■ **DATA**
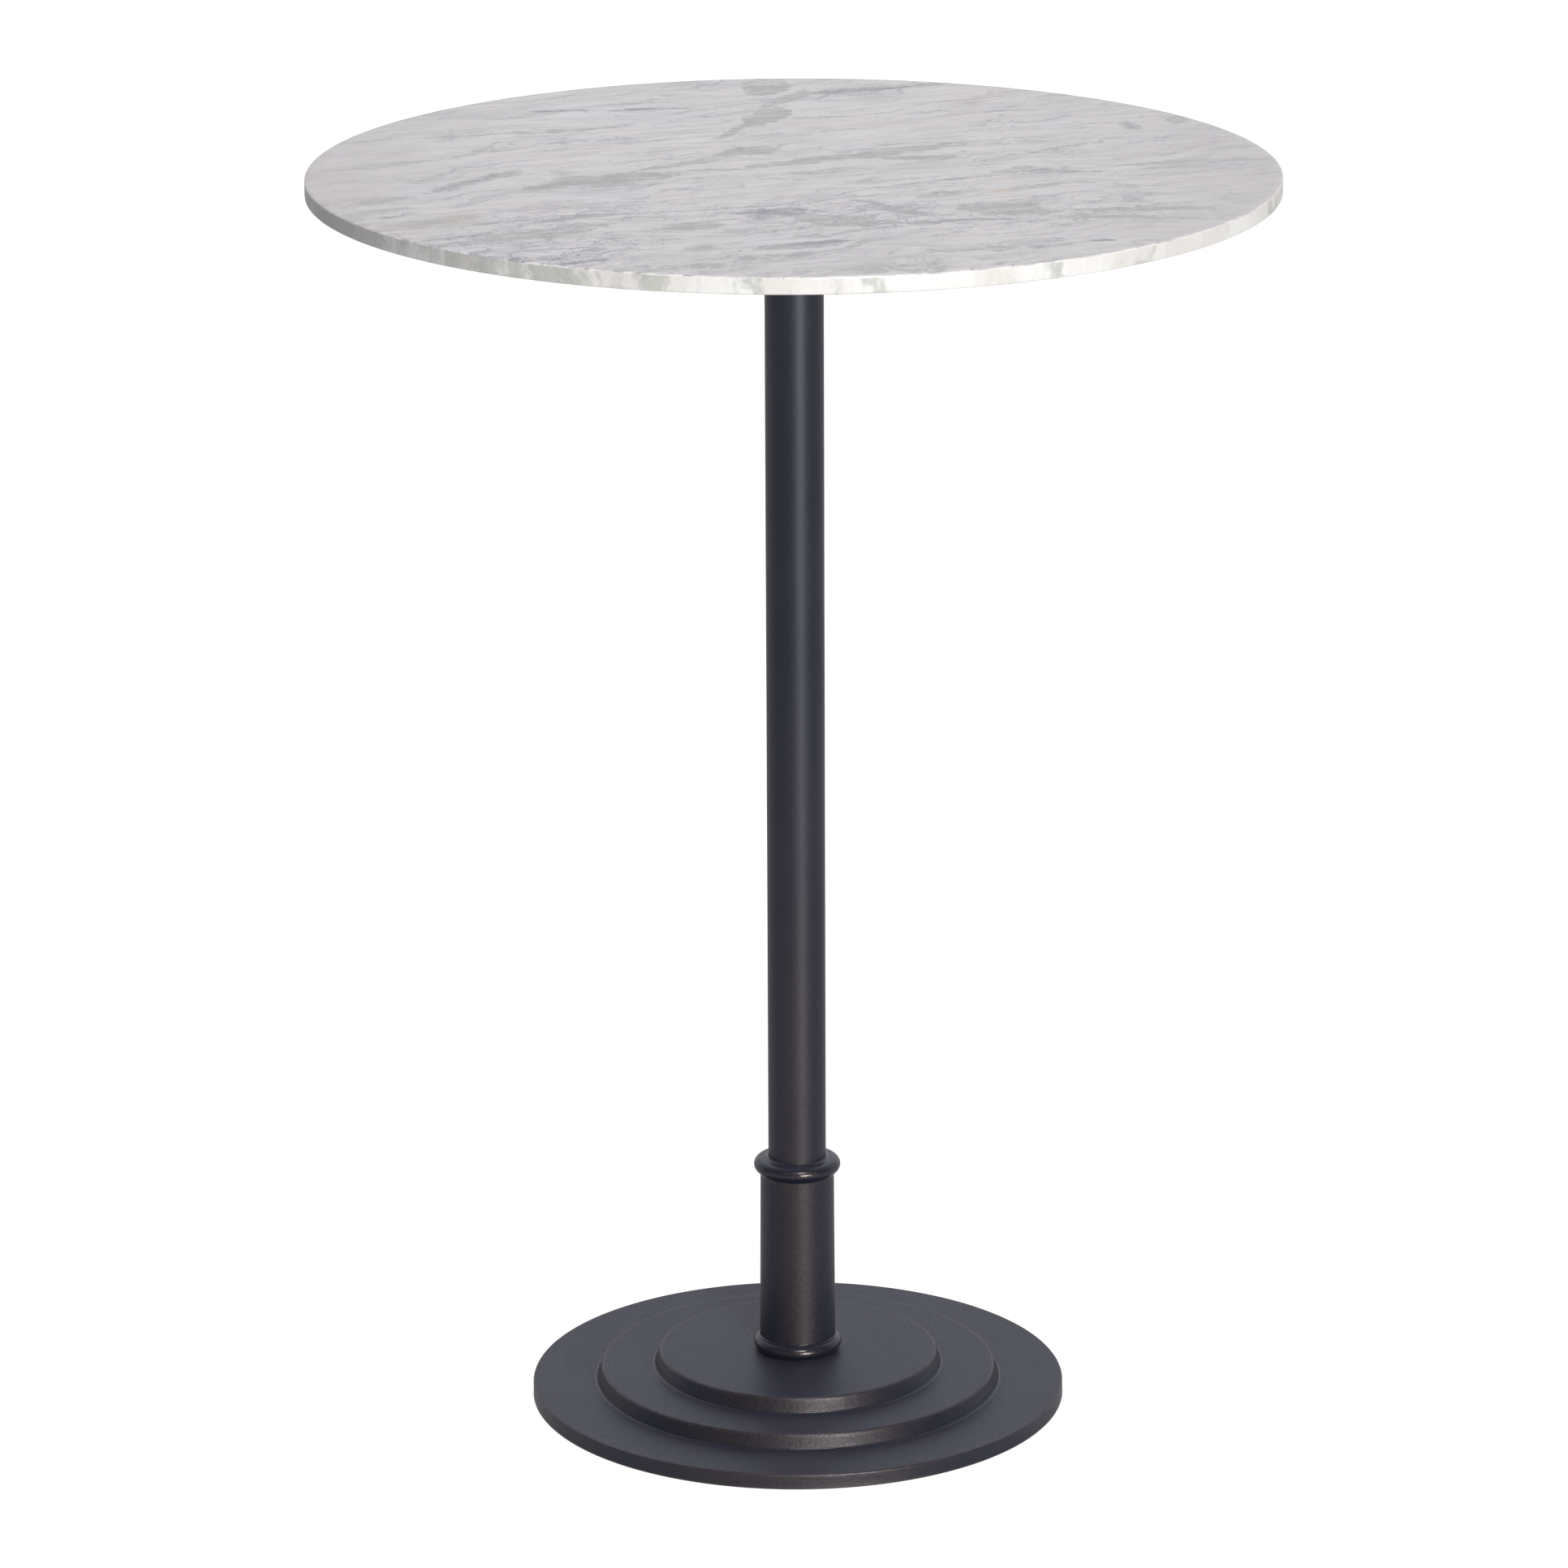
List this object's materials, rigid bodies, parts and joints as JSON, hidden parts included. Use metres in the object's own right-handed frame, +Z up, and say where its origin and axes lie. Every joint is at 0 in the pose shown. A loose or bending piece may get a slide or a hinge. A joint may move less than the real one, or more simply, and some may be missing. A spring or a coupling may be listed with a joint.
{
  "type": "bistro table",
  "caption": "Bar-height round pedestal table: thin marble top on a slim metal column with a collared sleeve and a stepped round cast base.",
  "frame": {"origin": "on the floor, at the centre of the base", "axes": "+Z up along the column; -Y towards the viewer; the grub screws of the collar and hub are on the +Y side"},
  "size_m": [0.7999, 0.8, 1.067],
  "materials": {
    "marble": "polished white marble with fine grey streaks, edge ground and less polished",
    "bronze_paint": "satin blackened bronze, warmer brown where worn",
    "bronze_casting": "satin blackened bronze over fine cast texture, arrises rubbed brown",
    "raw_casting": "sand-cast, black primer",
    "zinc_steel": "bright zinc plate",
    "black_steel": "black oxide",
    "brass": "turned",
    "cork": "pressed cork",
    "nylon": "moulded nylon"
  },
  "bodies": {
    "table": {"marble_top": "marble", "top_inserts": "brass", "top_screws": "zinc_steel", "top_washers": "zinc_steel", "cushion_pads": "cork", "top_spider": "raw_casting", "hub_set_screws": "black_steel", "column_tube": "bronze_paint", "tie_rod": "zinc_steel", "rod_top_washer": "zinc_steel", "rod_top_nut": "zinc_steel", "rod_plate_washer": "zinc_steel", "rod_spring_washer": "zinc_steel", "rod_bottom_nut": "zinc_steel", "base_casting": "bronze_casting", "column_sleeve": "bronze_paint", "upper_collar": "bronze_paint", "collar_set_screws": "black_steel", "lower_collar": "bronze_paint"},
    "pad_1": {"glide_pad_1": "nylon"},
    "stem_1": {"glide_stem_1": "zinc_steel"},
    "pad_2": {"glide_pad_2": "nylon"},
    "stem_2": {"glide_stem_2": "zinc_steel"},
    "pad_3": {"glide_pad_3": "nylon"},
    "stem_3": {"glide_stem_3": "zinc_steel"},
    "pad_4": {"glide_pad_4": "nylon"},
    "stem_4": {"glide_stem_4": "zinc_steel"}
  },
  "joints": [
    {"name": "glide_1_extension", "type": "slide", "parent": "table", "child": "pad_1", "axis": [0, 0, -1], "range_m": [0, 0.006]},
    {"name": "glide_1_turn", "type": "hinge", "parent": "pad_1", "child": "stem_1", "pos_m": [0.10607, 0.10607, 0.0045], "axis": [0, 0, -1], "range_deg": [0, 1728]},
    {"name": "glide_2_extension", "type": "slide", "parent": "table", "child": "pad_2", "axis": [0, 0, -1], "range_m": [0, 0.006]},
    {"name": "glide_2_turn", "type": "hinge", "parent": "pad_2", "child": "stem_2", "pos_m": [-0.10607, 0.10607, 0.0045], "axis": [0, 0, -1], "range_deg": [0, 1728]},
    {"name": "glide_3_extension", "type": "slide", "parent": "table", "child": "pad_3", "axis": [0, 0, -1], "range_m": [0, 0.006]},
    {"name": "glide_3_turn", "type": "hinge", "parent": "pad_3", "child": "stem_3", "pos_m": [-0.10607, -0.10607, 0.0045], "axis": [0, 0, -1], "range_deg": [0, 1728]},
    {"name": "glide_4_extension", "type": "slide", "parent": "table", "child": "pad_4", "axis": [0, 0, -1], "range_m": [0, 0.006]},
    {"name": "glide_4_turn", "type": "hinge", "parent": "pad_4", "child": "stem_4", "pos_m": [0.10607, -0.10607, 0.0045], "axis": [0, 0, -1], "range_deg": [0, 1728]}
  ],
  "couplings": [
    {"joint": "glide_1_turn", "follows": "glide_1_extension", "rad_per_m": 5026.5},
    {"joint": "glide_2_turn", "follows": "glide_2_extension", "rad_per_m": 5026.5},
    {"joint": "glide_3_turn", "follows": "glide_3_extension", "rad_per_m": 5026.5},
    {"joint": "glide_4_turn", "follows": "glide_4_extension", "rad_per_m": 5026.5}
  ]
}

■ **GOAL**
Report only the number of lines in the data above that contain "axes".

■ **WRITTEN RESPONSE**
2